The friendship between Britten and Shostakovich was especially close. They met for the first time in 1960, when the Soviet composer was in London for a performance of his Cello Concerto. Alex Ross, in his book The Rest is Noise, describes how their friendship developed over the next 15 years. They were near-contemporaries, and died within 18 months of one another. Shostakovich dedicated his 14th Symphony, a song cycle that seems to borrow both in form and sensibility from Britten, to his British colleague.

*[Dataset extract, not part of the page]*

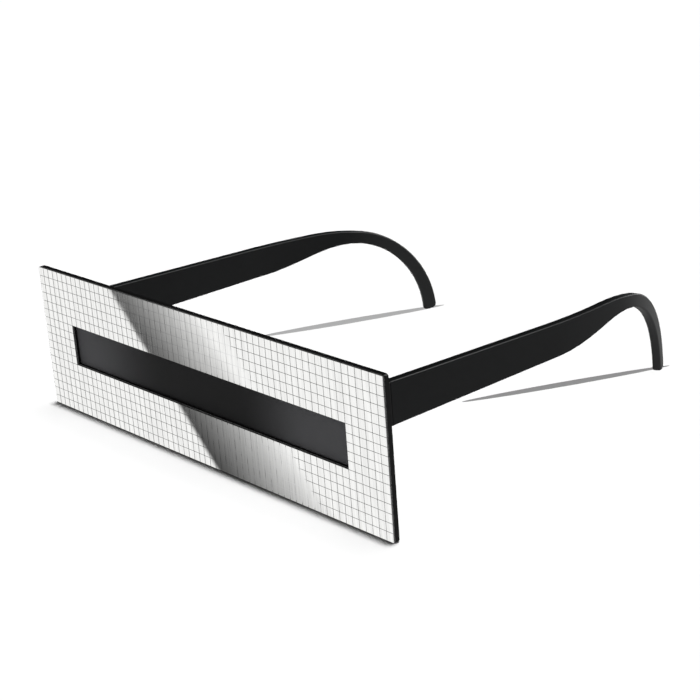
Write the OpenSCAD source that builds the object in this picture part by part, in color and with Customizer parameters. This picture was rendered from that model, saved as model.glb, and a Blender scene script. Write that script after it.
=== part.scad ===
// Mirror mosaic sunglasses: a flat black front plate faced with small mirror tiles, with a long
// narrow slot over a smoke lens, carried by a plain black frame with two folding arms.
// Millimetres. X runs across the front, Y from the front towards the arm tips, Z up.
// The origin is the middle of the front plate's bottom edge, which stands on the ground with the
// two arm tips. Left and right are the wearer's: the left arm is at +X.

/* [Front plate] */
// Width of the front plate
plate_w = 150; // [140:1:170]
// Height of the front plate
plate_h = 42.8; // [40:0.2:56]
// Thickness of the front plate
plate_t = 1.2; // [1:0.1:3]
// Radius of the front plate's corners
plate_corner_r = 0.8; // [0.4:0.1:2]

/* [Slot and lens] */
// Width of the viewing slot
slot_w = 120; // [100:1:124]
// Height of the viewing slot
slot_h = 11.8; // [8:0.2:18]
// Height of the slot's lower edge above the plate's bottom edge
slot_z = 15.4; // [14:0.2:20]
// Thickness of the lens
lens_t = 1.2; // [0.8:0.1:2]
// How far the lens reaches behind the plate all round the slot
lens_lap = 1.8; // [1:0.1:2.4]
// Radius of the lens's corners
lens_corner_r = 1.5; // [0.5:0.1:3]
// How far the lens's raised middle stands forward into the slot
lens_rise = 0.6; // [0.1:0.05:0.9]
// Gap round the lens in its recess and in the slot
lens_clear = 0.1; // [0.05:0.01:0.3]

/* [Mirror mosaic] */
// Thickness of the black film under the tiles
film_t = 0.15; // [0.1:0.01:0.4]
// Thickness of a mirror tile
tile_t = 0.4; // [0.3:0.05:1.2]
// Distance from one tile to the next
tile_pitch = 2.4; // [2.4:0.1:6]
// Gap between two tiles
tile_gap = 0.12; // [0.1:0.01:0.5]
// Film left bare along the edges of the plate and of the slot
film_edge = 0.2; // [0.1:0.01:0.5]

/* [Inner frame] */
// Thickness of the frame behind the plate
frame_t = 2.4; // [2:0.1:4]
// Height of the frame's lower edge above the ground
frame_z = 9.6; // [8.6:0.1:10.6]
// Radius of the frame's corners
frame_corner_r = 2; // [1:0.1:4]
// Width of the frame beside its window, out to the arms' outer faces
frame_side = 3.6; // [3:0.1:6]
// Distance from the plate's middle plane back to the hinge axis
hinge_y = 11.1; // [10:0.1:14]

/* [Nose rest] */
// Width of the nose saddle on the frame
saddle_w = 34; // [30:1:44]
// Height of the saddle's lower edge above the ground
saddle_z = 2.4; // [1:0.1:4]
// Thickness of the two horns that carry the nose pads
horn_t = 2; // [1.6:0.1:3]
// Height of a horn
horn_h = 9; // [7:0.1:10]
// Distance from the nose pad's back to the middle of the front
pad_x = 10.4; // [9:0.1:14]
// Distance from the plate's middle plane back to the middle of a nose pad
pad_y = 7.8; // [7:0.1:9]
// Height of the middle of a nose pad
pad_z = 8.9; // [8:0.1:9.4]
// Length of a nose pad from front to back
pad_l = 6.4; // [5:0.1:8]
// Height of a nose pad
pad_h = 11; // [9:0.1:12]
// Thickness of a nose pad at its middle
pad_t = 2; // [1.4:0.1:3]
// Radius of the nose pad's crowned face
pad_crown_r = 14; // [10:0.5:30]
// Angle that the pads open towards the face
pad_toe_angle = 25; // [10:1:30]
// Angle that the pads lean together towards their tops
pad_lean_angle = 12; // [5:1:18]
// Radius of the peg on the back of a nose pad
peg_r = 0.8; // [0.5:0.05:1.1]
// Length of that peg
peg_l = 1.4; // [1:0.1:1.5]
// Gap round the peg in its hole
peg_clear = 0.05; // [0.02:0.01:0.1]

/* [Arms] */
// Thickness of an arm
arm_t = 2.6; // [2.4:0.1:4]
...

This is a big subject, but it is clear that Britten and Shostakovich shared something, both in their musical language, their approach to composing and to some extent their experiences in life. Both men had been disappointed in their political hopes for the future, Shostakovich most devastatingly, as he fought to navigate his life and career in the face of the Stalinist dictatorship. Both wrote music that said something about life that dealt, though not of course always directly, with the tragic events of their time.
It is worth considering, perhaps, what a musical figure like Britten might have written in a different postwar world—one in which Stalinism and imperialism had not emerged triumphant to establish a tenuous restabilization that took the form of the Cold War in the 1950s and 1960s. Perhaps his early “socialistic inclinations” would have found voice in other subject matter for his operas, and his work would have connected more powerfully to a young generation.
This is bound up with the issue of the history of classical music throughout the 20th century, and the enormous damage done by the two world wars and the rise of fascism (See “ War, fascism and the fate of music in the 20th century ,” 25 September 2013).
In any case, the music of Benjamin Britten is deservedly famous and widely listened to today. His work constitutes something of a bridge between the vibrant early decades of the 20th century and the challenges faced by composers and musicians today. His legacy will undoubtedly play an important role in the development of opera and classical music in the 21st century.